» The exercise
Restate the whole listing exactly.
-- start of Provided data --
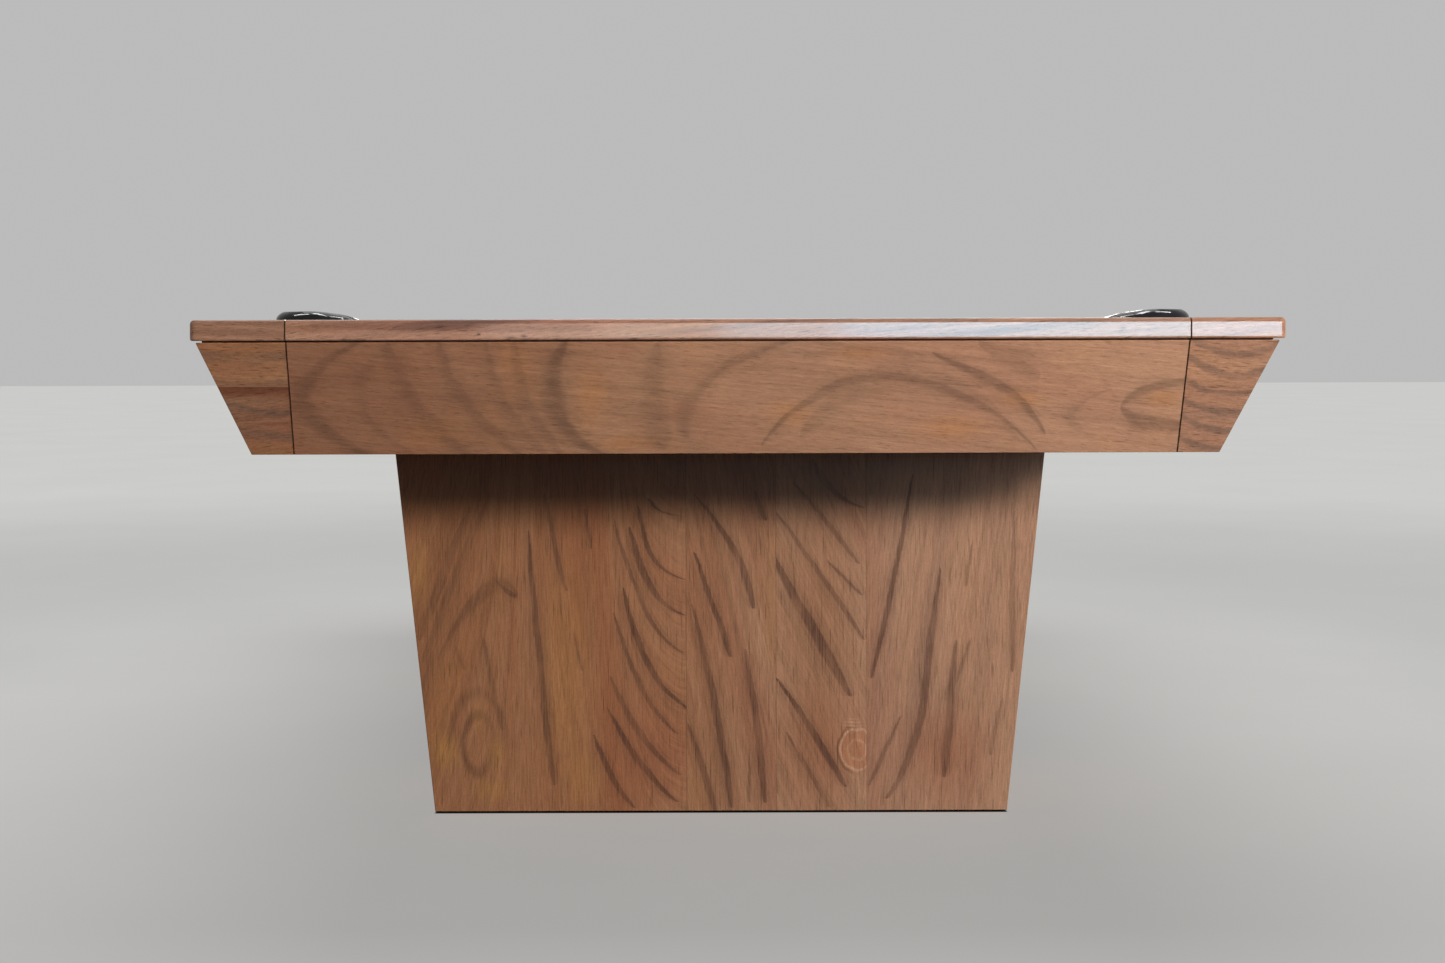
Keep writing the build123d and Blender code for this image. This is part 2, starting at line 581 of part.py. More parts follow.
def liner(centre, back_deg, half_sweep, foot_shift):
    """A bucket under the slate, with a wall up to the rim round the back of the pocket."""
    x, y = centre
    lip = BED_TOP - LINER_DROP
    waist = SLATE_BOTTOM
    bottom = BED_TOP - LINER_DEPTH
    foot = (x + foot_shift[0], y + foot_shift[1])
    inner_foot = LINER_FOOT_RADIUS - LINER_WALL
    outer = loft([Pos(*foot, bottom) * Circle(LINER_FOOT_RADIUS), Pos(x, y, waist) * Circle(LINER_RADIUS)])
    outer = fillet(outer.edges().sort_by(Axis.Z)[0], LINER_ROUND)
    inner = loft([
        Pos(*foot, bottom + LINER_WALL) * Circle(inner_foot),
        Pos(x, y, waist) * Circle(LINER_RADIUS - LINER_WALL),
    ])
    inner = fillet(inner.edges().sort_by(Axis.Z)[0], LINER_ROUND - LINER_WALL)
    collar = rod(LINER_RADIUS, x, y, waist, lip) - rod(LINER_RADIUS - LINER_WALL, x, y, waist, lip)
    wall = sector(centre, back_deg, half_sweep, LINER_RADIUS - LINER_WALL, LINER_RADIUS, lip, CAP_BOTTOM)
    return (outer - inner) + collar + wall


def corner_liner():
    return liner(CORNER_CENTRE, 225, CORNER_HALF_SWEEP, (0.0, 0.0))


def side_liner():
    bottom = BED_TOP - LINER_DEPTH
    apron_face = APRON_INSET + (APRON_TOP - bottom) * APRON_TAN + APRON_LEVEL_THICK
    shift = max(0.0, apron_face + LINER_TO_APRON + LINER_FOOT_RADIUS - SIDE_POCKET_INSET)
    return liner(SIDE_CENTRE, 180, SIDE_HALF_SWEEP, (shift, 0.0))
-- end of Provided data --
» Task answer
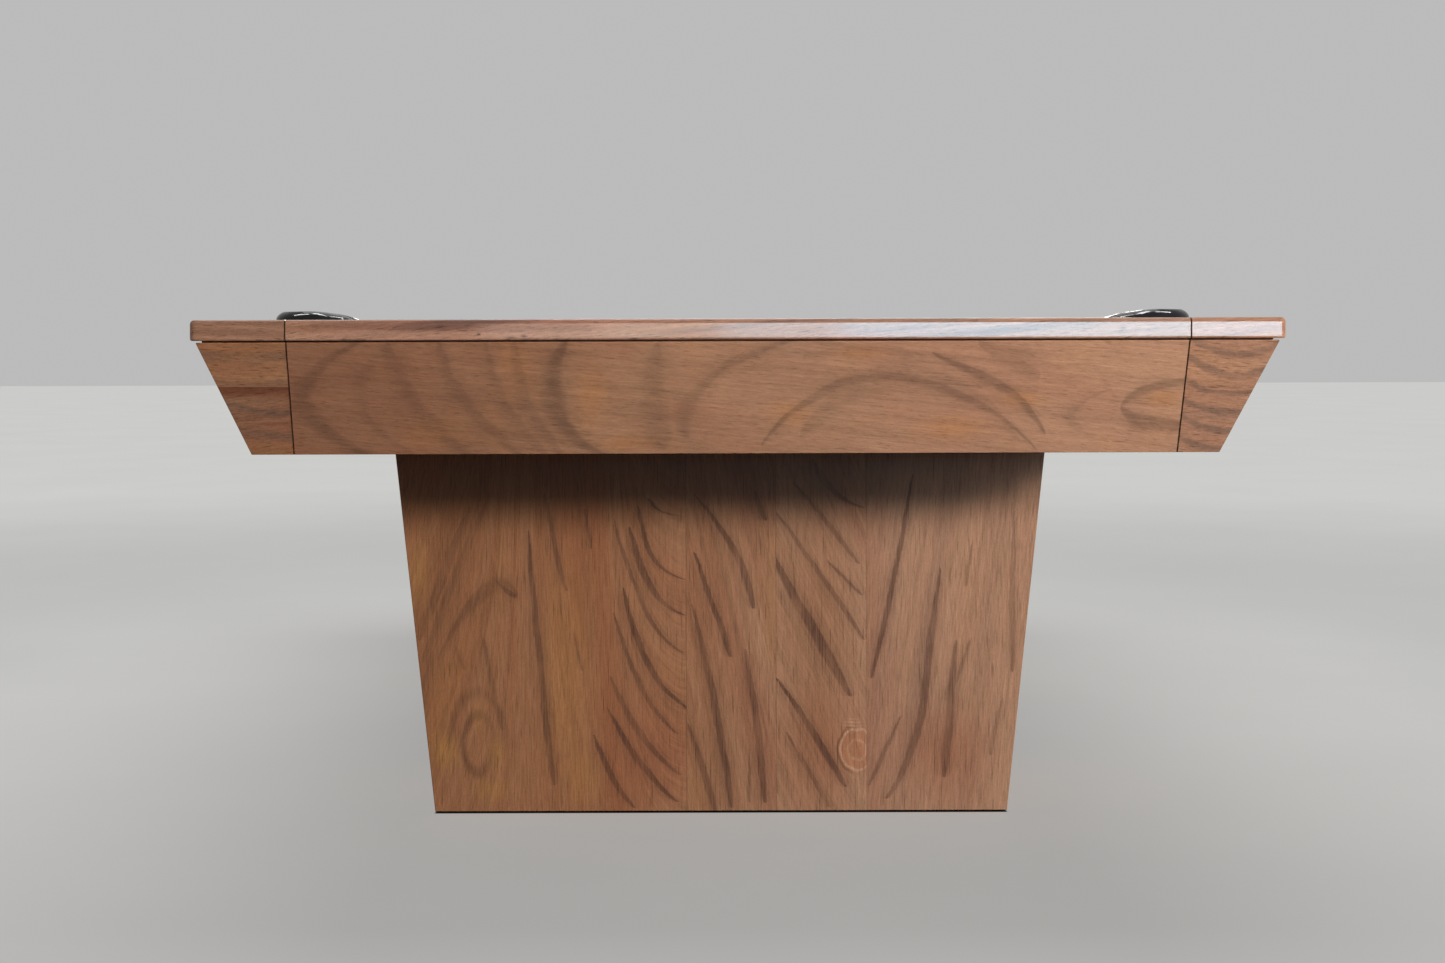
Keep writing the build123d and Blender code for this image. This is part 2, starting at line 581 of part.py. More parts follow.
def liner(centre, back_deg, half_sweep, foot_shift):
    """A bucket under the slate, with a wall up to the rim round the back of the pocket."""
    x, y = centre
    lip = BED_TOP - LINER_DROP
    waist = SLATE_BOTTOM
    bottom = BED_TOP - LINER_DEPTH
    foot = (x + foot_shift[0], y + foot_shift[1])
    inner_foot = LINER_FOOT_RADIUS - LINER_WALL
    outer = loft([Pos(*foot, bottom) * Circle(LINER_FOOT_RADIUS), Pos(x, y, waist) * Circle(LINER_RADIUS)])
    outer = fillet(outer.edges().sort_by(Axis.Z)[0], LINER_ROUND)
    inner = loft([
        Pos(*foot, bottom + LINER_WALL) * Circle(inner_foot),
        Pos(x, y, waist) * Circle(LINER_RADIUS - LINER_WALL),
    ])
    inner = fillet(inner.edges().sort_by(Axis.Z)[0], LINER_ROUND - LINER_WALL)
    collar = rod(LINER_RADIUS, x, y, waist, lip) - rod(LINER_RADIUS - LINER_WALL, x, y, waist, lip)
    wall = sector(centre, back_deg, half_sweep, LINER_RADIUS - LINER_WALL, LINER_RADIUS, lip, CAP_BOTTOM)
    return (outer - inner) + collar + wall


def corner_liner():
    return liner(CORNER_CENTRE, 225, CORNER_HALF_SWEEP, (0.0, 0.0))


def side_liner():
    bottom = BED_TOP - LINER_DEPTH
    apron_face = APRON_INSET + (APRON_TOP - bottom) * APRON_TAN + APRON_LEVEL_THICK
    shift = max(0.0, apron_face + LINER_TO_APRON + LINER_FOOT_RADIUS - SIDE_POCKET_INSET)
    return liner(SIDE_CENTRE, 180, SIDE_HALF_SWEEP, (shift, 0.0))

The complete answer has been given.